Atenolol uptake from pharmaceutical sources onto carbon aerogel prepared by supercritical CO2 drying

[Display omitted] •Equilibrium of Atenolol sorption onto carbon aerogel was reached after 150 min.•Sorption data showed good fit to pseudo-first-order and Chrastil’s models.•qmax of 76.66 mg g−1 pronounced large potential of aerogel for Atenolol removal.•Developed surface area and mesoporosity in the sorbent’s structure were confirmed. Atenolol (ATL) is a popular medication which is widely used to treat hypertension and angina. It is often found in aqueous environments, posing potential risk to human health and ecological well-being. In this study, carbon aerogel was prepared by supercritical CO2 drying of resorcinol–formaldehyde resin subsequently carbonized at 600 °C in an inert atmosphere. This porous material was characterized by SEM, BET, FTIR, and XRD and used for the first time for the removal of ATL from aqueous solutions under varying experimental conditions. Carbon aerogel in the form of microbeads exhibited a relatively high specific surface area of 376.02 m2/g and median pore radius of 9.83 nm. The isotherm models of Langmuir, Freundlich, Temkin, Redlich-Peterson and Brouers-Sotolongo were used to interpret the equilibrium data.

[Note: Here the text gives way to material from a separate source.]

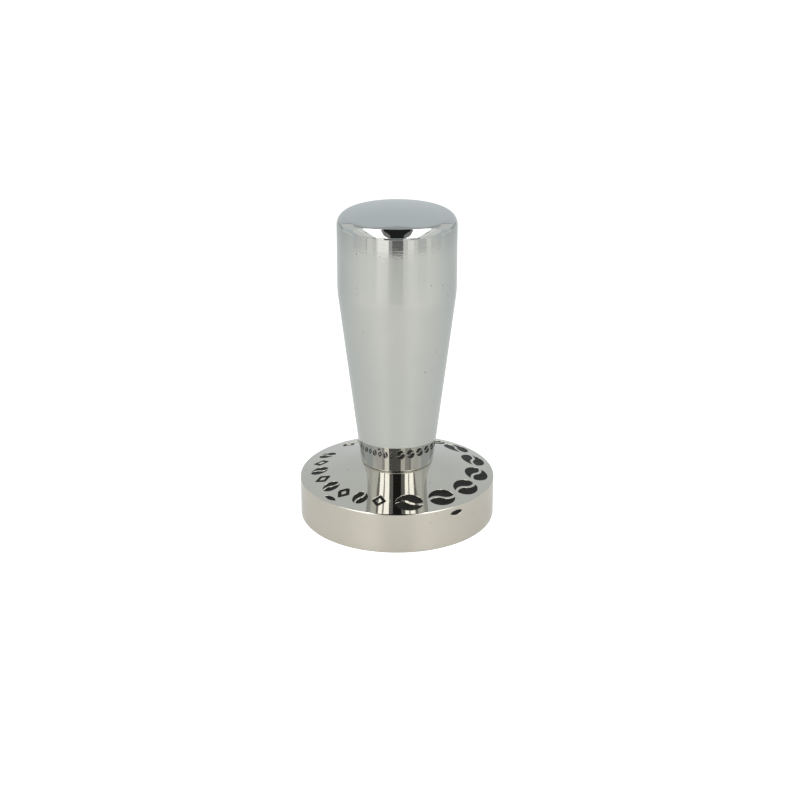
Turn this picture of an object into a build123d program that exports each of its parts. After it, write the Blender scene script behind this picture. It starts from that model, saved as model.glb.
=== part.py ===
from build123d import *
import os
from math import atan, cos, radians, sin, sqrt, tan

# Espresso tamper for a 58 mm filter basket. Millimetres, +Z up, origin at the centre of
# the flat tamping face. -Y is the front. Angles round the base run from the front
# towards +X.

# Tamping base
BASE_RADIUS = 29.0
BASE_EDGE_ROUND = 0.7
RIM_HEIGHT = 12.4
RIM_ROUND = 0.4
CONE_RISE = 0.27
SEAT_RADIUS = 10.3
SEAT_HEIGHT = RIM_HEIGHT + (BASE_RADIUS - SEAT_RADIUS) * CONE_RISE

# Handle
SEAT_GAP = 0.02
HANDLE_FOOT = SEAT_HEIGHT + SEAT_GAP
FOOT_RADIUS = 10.8
FOOT_ROUND = 0.5
HEAD_RADIUS = 17.3
SHOULDER_HEIGHT = 70.6
SHOULDER_ROUND = 30.0
TOP_HEIGHT = 94.7
TOP_ROUND = 3.1
CROWN_RADIUS = 90.0

# M8 stud, its two blind bores and the split washer round it
THREAD_RADIUS = 4.0
BORE_CLEARANCE = 0.05
MOUTH_CHAMFER = 0.8
DRILL_POINT_ANGLE = 118.0
THREAD_IN_BASE = 11.3
THREAD_IN_HANDLE = 16.0
BORE_SPARE = 1.2
STUD_CHAMFER = 0.9
SOCKET_ACROSS_FLATS = 4.0
SOCKET_DEPTH = 4.5
WASHER_INNER_RADIUS = 4.15
WASHER_OUTER_RADIUS = 7.1
WASHER_THICKNESS = 1.9
WASHER_SLIT = 1.4
WASHER_SLIT_LEAN = 25.0
WASHER_PLAY = 0.05
RECESS_RADIUS = 7.6

# Black enamel marks: a ring of plain bean, lozenge and leaf shapes
POCKET_DEPTH = 0.5
ENAMEL_RECESS = 0.1
LARGE_RING_RADIUS = 23.9
LARGE_LENGTH = 8.2
LARGE_WIDTH = 6.8
LARGE_SEAM = 0.8
LARGE_COUNT = 6
LARGE_FIRST_ANGLE = 8.5
LARGE_TURN = 90.0
LARGE_PITCH = 24.4
SMALL_RING_RADIUS = 23.3
SMALL_LENGTH = 5.2
SMALL_WIDTH = 4.4
SMALL_SEAM = 0.55
SMALL_STROKE = 1.0
SMALL_PITCH = 14.5
FRONT_COUNT = 8
FRONT_FIRST_ANGLE = -13.0
BACK_COUNT = 6
BACK_FIRST_ANGLE = -140.0
LEAF_LENGTH = 4.6
LEAF_WIDTH = 1.5
TOP_LEAF_RADIUS = 27.0
TOP_LEAF_ANGLE = -46.0
SIDE_LEAF_ANGLE = 36.5
SIDE_LEAF_DROP = 1.9

os.makedirs("parts", exist_ok=True)


def drill_point(radius):
    """Height of the cone that a drill leaves at the end of a blind hole."""
    return radius / tan(radians(DRILL_POINT_ANGLE / 2))


def direction(angle):
    """Unit vector from the axis, at an angle from the front towards +X."""
    return Vector(sin(radians(angle)), -cos(radians(angle)), 0)


def export(builder, name):
    builder.part.label = name
    export_step(builder.part, "parts/" + name + ".step")


# ---------------------------------------------------------------- enamel mark outlines


def bean(length, width, seam):
    """Coffee bean, its long axis along X, with an S-shaped bare seam along it."""
    reach = length * 0.6
    sway = width * 0.14
    with BuildSketch() as outline:
        Ellipse(length / 2, width / 2)
        with BuildLine() as seam_line:
            ThreePointArc((-reach, 0), (-reach / 2, sway), (0, 0))
            ThreePointArc((0, 0), (reach / 2, -sway), (reach, 0))
        trace(seam_line.line, line_width=seam, mode=Mode.SUBTRACT)
    return outline.sketch


def lozenge(length, width, stroke):
    """Open lozenge with rounded corners, its long axis along X."""
    side = sqrt(length**2 + width**2) / 2
    inner_scale = 1 - stroke * 4 * side / (length * width)
    with BuildSketch() as outline:
        Polygon((length / 2, 0), (0, width / 2), (-length / 2, 0), (0, -width / 2))
        fillet(outline.vertices(), radius=stroke / 2)
        Polygon(
            (length / 2 * inner_scale, 0),
            (0, width / 2 * inner_scale),
            (-length / 2 * inner_scale, 0),
            (0, -width / 2 * inner_scale),
            mode=Mode.SUBTRACT,
        )
    return outline.sketch


def leaf(length, width):
    """Pointed leaf between two arcs, its long axis along Y."""
    with BuildSketch() as outline:
        with BuildLine():
            ThreePointArc((0, -length / 2), (width / 2, 0), (0, length / 2))
            ThreePointArc((0, length / 2), (-width / 2, 0), (0, -length / 2))
        make_face()
    return outline.sketch


def standing_plane(angle, radius, turn=0):
    """Horizontal plane whose X axis is turned from pointing away from the tamper's axis."""
    return Plane(origin=direction(angle) * radius, x_dir=direction(angle + turn), z_dir=(0, 0, 1))


def side_plane(angle, height):
    """Upright plane inside the side wall, facing outwards, with Y round the base."""
    origin = direction(angle) * (BASE_RADIUS - 2) + Vector(0, 0, height)
    return Plane(origin=origin, x_dir=(0, 0, 1), z_dir=direction(angle))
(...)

Although most of the applied models fitted the data well, the calculated values for maximum sorption capacity (qmax) showed a huge deviation when compared to experimental value of 76.66 mg/g. The pseudo-first and pseudo-second-order kinetic models, Chrastil’s model, and the intraparticle diffusion model were employed for fitting the kinetic data. The rate of the process was rapid with most of the uptake attained in the first 20 min of the contacting. The sorption optimum was achieved at pH pH 9.0 and for sorbent’s dosage of 750 mg/L. Reusability study of the spent aerogel conducted in seven cycles evidenced slight decrease of approximately 1 % in removal efficiency across the cycles indicating that the sorbent maintained its high effectiveness and stability throughout its usage.